Given problem: Retype everything in the listing, leaving each line exactly as it is.

Recorded data:
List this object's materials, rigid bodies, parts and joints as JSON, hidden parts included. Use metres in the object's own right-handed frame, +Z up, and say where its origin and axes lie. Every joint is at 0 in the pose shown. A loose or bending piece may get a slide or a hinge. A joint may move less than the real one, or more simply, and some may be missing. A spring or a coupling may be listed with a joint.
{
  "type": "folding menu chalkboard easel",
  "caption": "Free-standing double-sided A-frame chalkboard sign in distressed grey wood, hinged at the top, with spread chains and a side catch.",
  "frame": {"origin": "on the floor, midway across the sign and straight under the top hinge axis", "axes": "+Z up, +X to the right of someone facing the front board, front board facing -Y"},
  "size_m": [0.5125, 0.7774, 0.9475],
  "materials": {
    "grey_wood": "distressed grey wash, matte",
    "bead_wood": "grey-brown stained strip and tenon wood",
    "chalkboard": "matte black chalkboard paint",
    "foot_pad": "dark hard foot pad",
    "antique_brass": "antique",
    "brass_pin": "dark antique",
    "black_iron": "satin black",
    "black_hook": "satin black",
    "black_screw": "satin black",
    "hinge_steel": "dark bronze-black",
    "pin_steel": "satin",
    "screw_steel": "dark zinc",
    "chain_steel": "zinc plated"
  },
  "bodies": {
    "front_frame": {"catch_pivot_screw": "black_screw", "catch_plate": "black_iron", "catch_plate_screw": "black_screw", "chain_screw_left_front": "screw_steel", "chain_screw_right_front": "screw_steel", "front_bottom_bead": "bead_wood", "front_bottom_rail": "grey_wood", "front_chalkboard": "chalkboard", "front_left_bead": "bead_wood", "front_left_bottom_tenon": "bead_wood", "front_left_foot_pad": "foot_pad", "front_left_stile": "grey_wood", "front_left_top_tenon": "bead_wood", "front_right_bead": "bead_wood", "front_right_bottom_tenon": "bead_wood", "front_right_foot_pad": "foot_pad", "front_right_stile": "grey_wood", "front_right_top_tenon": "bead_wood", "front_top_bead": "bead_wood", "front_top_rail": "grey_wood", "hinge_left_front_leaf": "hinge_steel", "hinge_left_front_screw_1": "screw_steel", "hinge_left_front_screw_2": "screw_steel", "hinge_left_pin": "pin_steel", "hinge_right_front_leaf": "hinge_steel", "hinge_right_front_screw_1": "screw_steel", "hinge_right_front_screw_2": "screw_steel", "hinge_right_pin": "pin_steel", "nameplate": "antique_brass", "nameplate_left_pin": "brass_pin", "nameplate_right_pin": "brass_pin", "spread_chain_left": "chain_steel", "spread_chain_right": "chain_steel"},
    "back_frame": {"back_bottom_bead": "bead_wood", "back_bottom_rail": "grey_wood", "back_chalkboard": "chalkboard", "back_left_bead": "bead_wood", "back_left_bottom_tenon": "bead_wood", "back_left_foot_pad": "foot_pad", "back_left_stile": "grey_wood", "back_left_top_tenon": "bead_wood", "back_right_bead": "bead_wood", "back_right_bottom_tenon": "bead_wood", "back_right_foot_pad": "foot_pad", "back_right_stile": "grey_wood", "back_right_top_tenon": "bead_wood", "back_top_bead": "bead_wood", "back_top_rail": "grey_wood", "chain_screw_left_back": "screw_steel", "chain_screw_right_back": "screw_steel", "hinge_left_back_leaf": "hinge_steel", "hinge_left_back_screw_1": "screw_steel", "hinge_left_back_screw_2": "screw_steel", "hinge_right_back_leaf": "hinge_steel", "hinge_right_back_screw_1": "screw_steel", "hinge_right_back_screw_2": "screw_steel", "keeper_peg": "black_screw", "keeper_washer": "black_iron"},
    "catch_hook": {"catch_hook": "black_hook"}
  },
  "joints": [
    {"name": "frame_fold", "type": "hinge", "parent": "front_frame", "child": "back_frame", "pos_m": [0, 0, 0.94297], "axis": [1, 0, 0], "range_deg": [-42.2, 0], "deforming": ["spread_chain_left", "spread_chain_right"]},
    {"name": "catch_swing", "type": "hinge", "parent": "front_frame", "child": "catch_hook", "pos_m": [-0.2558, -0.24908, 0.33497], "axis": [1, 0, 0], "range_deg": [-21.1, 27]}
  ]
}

Exercise answer:
List this object's materials, rigid bodies, parts and joints as JSON, hidden parts included. Use metres in the object's own right-handed frame, +Z up, and say where its origin and axes lie. Every joint is at 0 in the pose shown. A loose or bending piece may get a slide or a hinge. A joint may move less than the real one, or more simply, and some may be missing. A spring or a coupling may be listed with a joint.
{
  "type": "folding menu chalkboard easel",
  "caption": "Free-standing double-sided A-frame chalkboard sign in distressed grey wood, hinged at the top, with spread chains and a side catch.",
  "frame": {"origin": "on the floor, midway across the sign and straight under the top hinge axis", "axes": "+Z up, +X to the right of someone facing the front board, front board facing -Y"},
  "size_m": [0.5125, 0.7774, 0.9475],
  "materials": {
    "grey_wood": "distressed grey wash, matte",
    "bead_wood": "grey-brown stained strip and tenon wood",
    "chalkboard": "matte black chalkboard paint",
    "foot_pad": "dark hard foot pad",
    "antique_brass": "antique",
    "brass_pin": "dark antique",
    "black_iron": "satin black",
    "black_hook": "satin black",
    "black_screw": "satin black",
    "hinge_steel": "dark bronze-black",
    "pin_steel": "satin",
    "screw_steel": "dark zinc",
    "chain_steel": "zinc plated"
  },
  "bodies": {
    "front_frame": {"catch_pivot_screw": "black_screw", "catch_plate": "black_iron", "catch_plate_screw": "black_screw", "chain_screw_left_front": "screw_steel", "chain_screw_right_front": "screw_steel", "front_bottom_bead": "bead_wood", "front_bottom_rail": "grey_wood", "front_chalkboard": "chalkboard", "front_left_bead": "bead_wood", "front_left_bottom_tenon": "bead_wood", "front_left_foot_pad": "foot_pad", "front_left_stile": "grey_wood", "front_left_top_tenon": "bead_wood", "front_right_bead": "bead_wood", "front_right_bottom_tenon": "bead_wood", "front_right_foot_pad": "foot_pad", "front_right_stile": "grey_wood", "front_right_top_tenon": "bead_wood", "front_top_bead": "bead_wood", "front_top_rail": "grey_wood", "hinge_left_front_leaf": "hinge_steel", "hinge_left_front_screw_1": "screw_steel", "hinge_left_front_screw_2": "screw_steel", "hinge_left_pin": "pin_steel", "hinge_right_front_leaf": "hinge_steel", "hinge_right_front_screw_1": "screw_steel", "hinge_right_front_screw_2": "screw_steel", "hinge_right_pin": "pin_steel", "nameplate": "antique_brass", "nameplate_left_pin": "brass_pin", "nameplate_right_pin": "brass_pin", "spread_chain_left": "chain_steel", "spread_chain_right": "chain_steel"},
    "back_frame": {"back_bottom_bead": "bead_wood", "back_bottom_rail": "grey_wood", "back_chalkboard": "chalkboard", "back_left_bead": "bead_wood", "back_left_bottom_tenon": "bead_wood", "back_left_foot_pad": "foot_pad", "back_left_stile": "grey_wood", "back_left_top_tenon": "bead_wood", "back_right_bead": "bead_wood", "back_right_bottom_tenon": "bead_wood", "back_right_foot_pad": "foot_pad", "back_right_stile": "grey_wood", "back_right_top_tenon": "bead_wood", "back_top_bead": "bead_wood", "back_top_rail": "grey_wood", "chain_screw_left_back": "screw_steel", "chain_screw_right_back": "screw_steel", "hinge_left_back_leaf": "hinge_steel", "hinge_left_back_screw_1": "screw_steel", "hinge_left_back_screw_2": "screw_steel", "hinge_right_back_leaf": "hinge_steel", "hinge_right_back_screw_1": "screw_steel", "hinge_right_back_screw_2": "screw_steel", "keeper_peg": "black_screw", "keeper_washer": "black_iron"},
    "catch_hook": {"catch_hook": "black_hook"}
  },
  "joints": [
    {"name": "frame_fold", "type": "hinge", "parent": "front_frame", "child": "back_frame", "pos_m": [0, 0, 0.94297], "axis": [1, 0, 0], "range_deg": [-42.2, 0], "deforming": ["spread_chain_left", "spread_chain_right"]},
    {"name": "catch_swing", "type": "hinge", "parent": "front_frame", "child": "catch_hook", "pos_m": [-0.2558, -0.24908, 0.33497], "axis": [1, 0, 0], "range_deg": [-21.1, 27]}
  ]
}